Les climatologues mettent depuis longtemps en garde contre les points de bascule négatifs - tels que la fonte des glaciers et le dégel du pergélisol, par exemple - qui poussent la planète vers la catastrophe. Mais cette étude met l'accent sur les moments clés potentiels de l'action climatique.
"Des points de bascule positifs dans les sociétés et les économies humaines peuvent entraîner des réductions rapides des émissions et d'autres atteintes à l'environnement", écrivent les auteurs.
Déterminer où commencent ces marqueurs pourrait être essentiel pour concevoir de meilleures politiques et identifier les moments où de petits changements débloquent de plus grands bouleversements.
Leur méthodologie consiste à examiner où des systèmes similaires ont "basculé" dans le passé, quand le changement est devenu autonome et quels sont les facteurs susceptibles d'accélérer ou de retarder ce processus.
Les auteurs font également la distinction entre le basculement vers des alternatives vertes et le basculement vers l'abandon des combustibles fossiles et des activités à forte intensité de carbone, arguant que les deux sont essentiels pour réduire durablement les émissions.
Ils citent l'exemple des interdictions de fumer, autrefois impensables, pour illustrer la rapidité avec laquelle les attitudes peuvent changer. La France, le Royaume-Uni ou encore la ville de Milan ont ainsi interdit de fumer dans de nombreux espaces publics extérieurs.
Où les points de bascule apparaissent-ils déjà ?
De nombreux autres changements de ce type pourraient déjà être en cours. Deux rapports récents des Nations unies ont montré que le passage aux énergies renouvelables au niveau mondial a désormais franchi un "point de bascule positif", avec des énergies solaire et éolienne de moins en moins chères et de plus en plus répandues. Plus de 90 % des nouveaux projets d'énergie renouvelable sont désormais moins chers que les combustibles fossiles.
Les véhicules électriques étant devenus moins chers et plus faciles à adopter, leur usage se développe. L'année dernière, l'Agence internationale de l'énergie (AIE) estiment qu'ils devraient représenter 50 % des ventes mondiales de voitures en 2030.
L'électrification des véhicules connaît actuellement une croissance rapide en Europe. Bien que les transports restent le secteur le plus polluant du continent, les analystes affirment que l'Europe est en passe d'économiser 20 millions de tonnes de dioxyde de carbone cette année grâce aux seuls véhicules électriques.

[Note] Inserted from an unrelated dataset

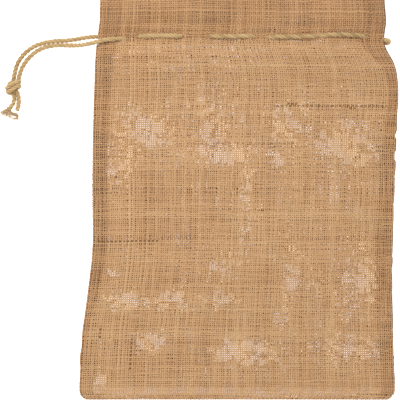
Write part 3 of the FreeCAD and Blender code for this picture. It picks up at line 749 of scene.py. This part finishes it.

"Nous savons qu'un basculement positif peut se produire dans des secteurs tels que l'électricité et le transport routier, et nous pensons que le Royaume-Uni est proche d'un point de bascule dans l'adoption des pompes à chaleur", estime Steve Smith, coauteur de l'étude et membre du Global Systems Institute (Institut des systèmes mondiaux) d'Exeter.
À mesure que les gens adoptent les pompes à chaleur, les panneaux solaires ou les véhicules électriques, les performances de ces technologies s'améliorent, les prix baissent et les infrastructures se développent, ce qui renforce leur adoption et accélère la transition.
"D'autres transformations, telles que l'abandon de la consommation de viande, pourraient également être plus probables qu'il n'y paraît", a-t-il ajouté.
Transformer la théorie en dynamique
Les auteurs de l'article ont ouvert leur méthodologie à tous pour qu'ils puissent s'en inspirer, l'affiner ou l'utiliser dans la pratique. Ils espèrent que cela permettra aux chercheurs et aux décideurs politiques d'identifier et d'activer plus rapidement ces boucles de rétroaction positives.
Frank Geels, coauteur de l'article et chercheur l'université de Manchester, a déclaré que cette approche pourrait aider à concentrer les efforts climatiques sur les moments les plus importants.
"Ces [points de bascule positifs] offrent des antidotes cruciaux au pessimisme qui semble imprégner les débats sur l'atténuation du changement climatique dans les politiques et les médias", espère-t-il.